Siegel devoted herself to reclaiming the original Superman copyright. At one point, she called the publisher of Superman and said, "How can you sit by and continue to make millions of dollars off of a character that Jerry co-created and allow him to live in this unbelievable poverty?" In the late 1970s, DC Comics agreed to pay both Siegel and Shuster a stipend of $20,000, later increased to $30000 per year for life, including health benefits, but Joanne Siegel was not satisfied and continued the fight, even after her husband died in 1996. She filed a lawsuit in 1999 seeking partial ownership of the Superman character. In 2006, Siegel won a partial summary judgment in a lawsuit with DC Comics. The Court found that Joanne Siegel and her daughter had successfully recaptured the Superboy copyright in 2004 and opined that the television program Smallville was infringing the Siegels' copyright. In 2008, Siegel secured a further ruling from a federal court in Los Angeles restoring her husband's co-authorship share of the original Superman copyrights. In a 72-page decision, the Court ruled that Jerry Siegel was entitled to claim a share of the United States copyright to Superman while leaving intact DC Comics' international rights to the character. Following the ruling, Joanne Siegel told the press, "We were just stubborn. It was a dream of Jerry's, and we just took up the task."

==Legacy==
In 2009, Siegel was honored in Cleveland by having Parkwood Avenue renamed "Lois Lane" in her honor, as she was acknowledged to be the model for the "Superman" character from which the street name derives.

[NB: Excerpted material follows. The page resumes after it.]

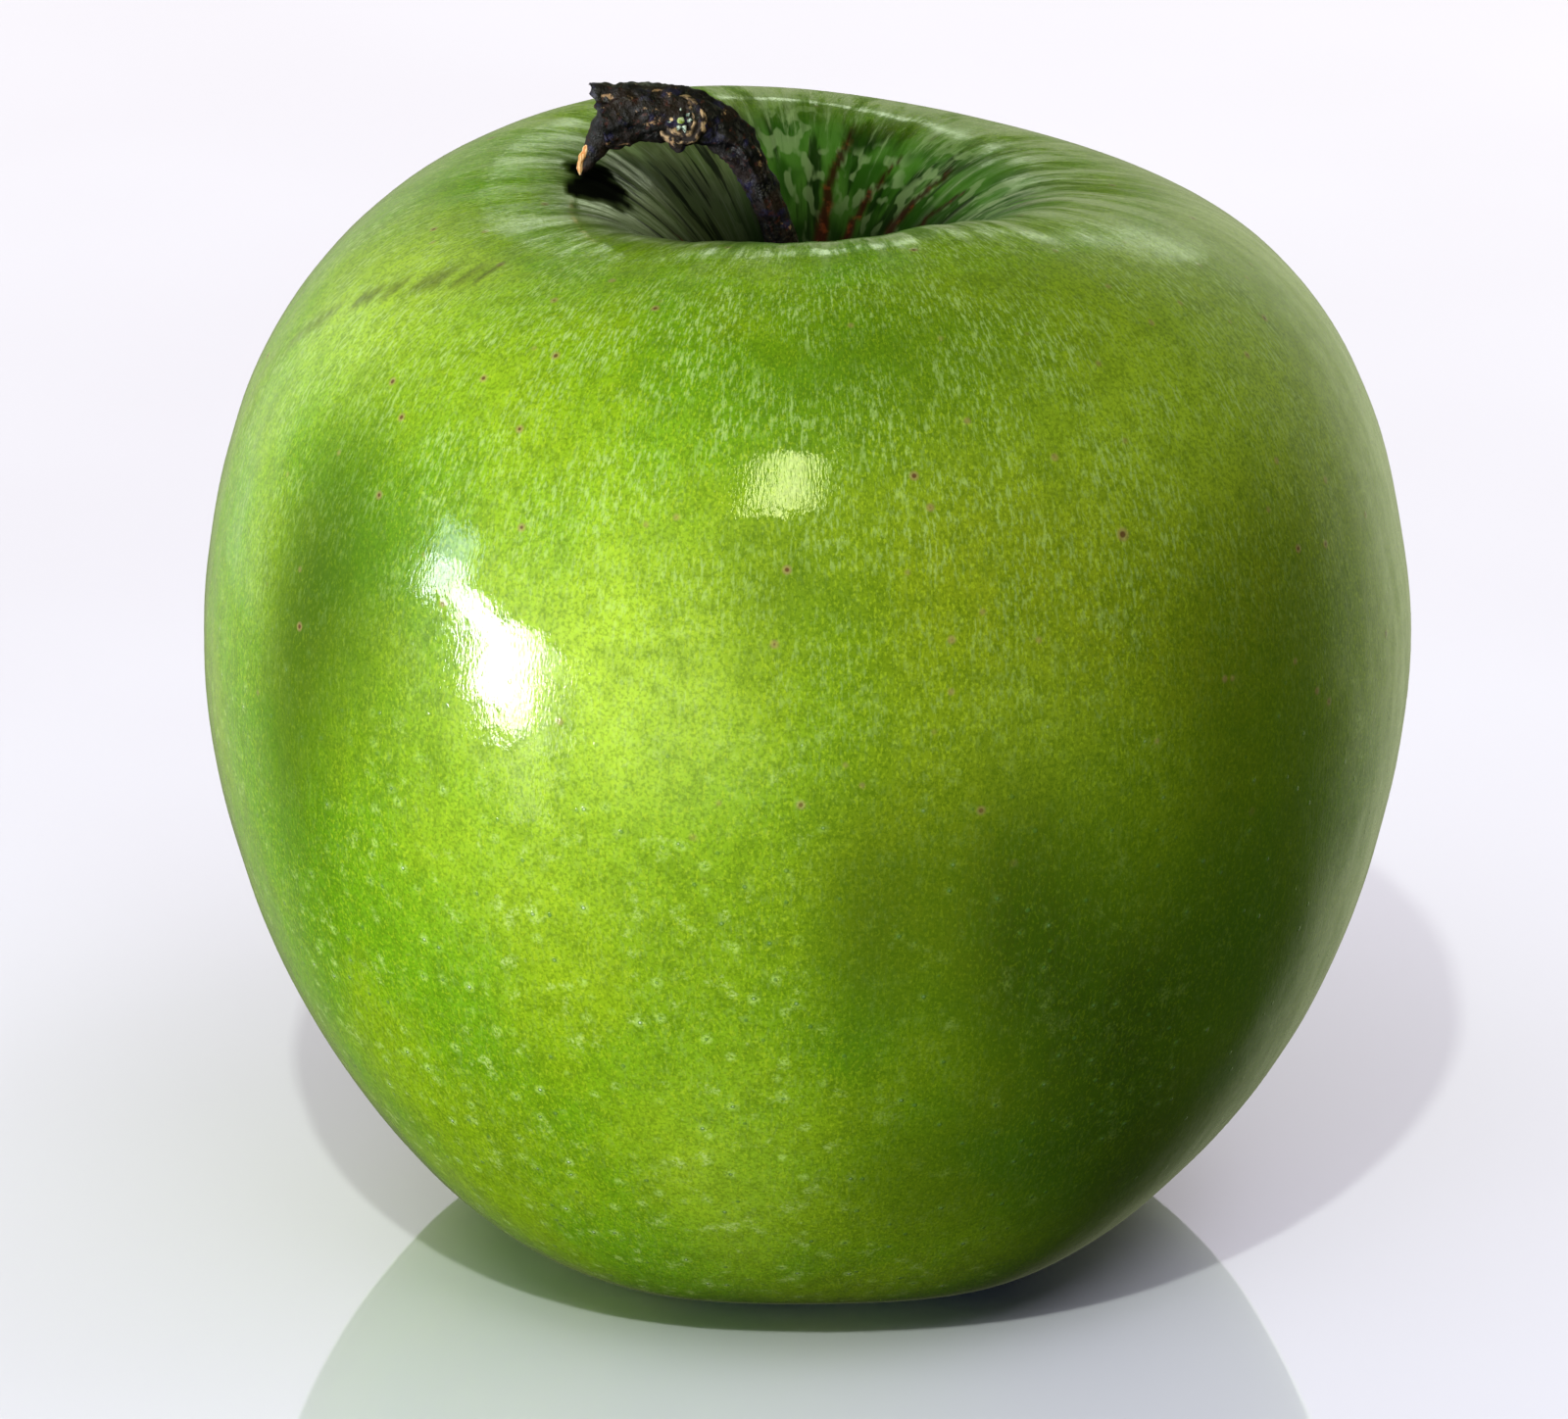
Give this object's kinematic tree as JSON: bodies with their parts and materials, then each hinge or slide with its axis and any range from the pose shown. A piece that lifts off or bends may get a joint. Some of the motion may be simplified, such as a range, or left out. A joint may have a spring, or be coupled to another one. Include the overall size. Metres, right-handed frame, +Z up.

Upon hearing this, Siegel commented in an interview with People, "Beauty is valueless if you're not sending a message. Being associated with such a role-model as Lois Lane is the greatest honor that could've been bestowed upon me."

==Death==
Siegel died on February 12, 2011, at St. John's Hospital in Santa Monica. Following her death, Siegel's lawyer noted, "All her life she carried the torch for Jerry and Joe — and other artists. There was a lot of Lois Lane in Joanne Siegel."